Но даже если кончина Елисаветы Петровны состоится благопристойно, восшествие ее племянника – будь оно тысячу раз законным – действо, едва ли не рискованнейшее, чем переворот: новый Петр долго думать не будет – такие указы и манифесты запустит, что потом тридцать лет станем расхлебывать. Впрочем, манифесты и указы – ладно, это дело государственное: страна большая – выдержит. А ну как высочайшим гневом по персонам шарахнет?
Все всё видят, все всё знают, но боятся про то мыслить, и посему никто ничего не говорит не токмо что друг другу, но и себе.
Так, в молчаливом отогнании тяжелых мыслей, проходит следствие над графом Бестужевым-Рюминым. Все его преступления смыкаются на одном пункте: «предпочтительно искал милости у великой княгини, а не так много у великого князя» (Соловьев. Кн. XII. С. 429).

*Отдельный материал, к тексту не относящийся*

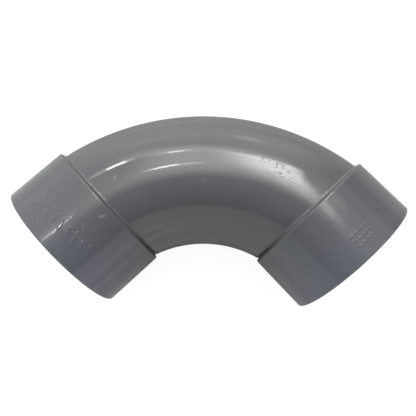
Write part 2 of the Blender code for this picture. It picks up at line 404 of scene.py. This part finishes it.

По Петербургу ползет слух: новую Екатерину собираются отослать.
У слова отослать, конечно, много интерпретаций. Однако речь идет все же не о посланнике иностранного государства: помнится, младую регентшу (Царствие ей Небесное) Анну Леопольдовну тоже собирались отослать вместе с ее младенцем императором за границу, а привезли в Холмогоры.
Словом, когда слух дошел до самой Екатерины, она увидела себя в опаснейшем положении. Спасти ее мог только сильный семейный скандал – со всеми необходимыми для этого ритуала обрядами: с показыванием горькой незаслуженной обиды, с бурной истерикой, с крупными слезами и обмороком. – Это был единственный язык, на котором государыня Елисавета Петровна могла бы признать отсутствие за душой невестки политических капризов.
* * *Тот вечер великий князь Петр Федорович хотел провести вместе с Елисаветой Воронцовой. Зная это, Екатерина сказала ему, что поедет в театр (а значит, ее должны сопровождать фрейлины, и в их числе Воронцова). Великий князь воспалился гневом и стал кричать, что запретит подавать карету. Великая княгиня хладнокровно отвечала, что, коли так, она пойдет в театр пешком. Великий князь в изнеможении от спора с упрямой супругой убежал на свою половину.[78]
Незадолго до начатия спектакля Екатерина послала узнать у графа Александра Ивановича Шувалова, подана ли карета. Граф Шувалов пришел самолично и доложил, что великий князь не изволил приказать подавать карету. Тогда Екатерина, равномерно повышая голос до состояния дрожи, стала выговаривать Александру Ивановичу, что ей наскучило жить в ненависти, которой ее окружил ее супруг, и в немилости, которую насылает на нее государыня, что она чувствует, что она всем в тягость, что она желает всем добра, но никто не хочет этого заметить, что она больше не может выносить такого трудного положения и что она сейчас же, немедленно, будет писать государыне письмо с просьбой отпустить ее на родину, и пусть граф Шувалов попробует не доставить этого письма императрице. От волнения Александр Иванович только примаргивал глазом, как он обычно делал в минуты опасности.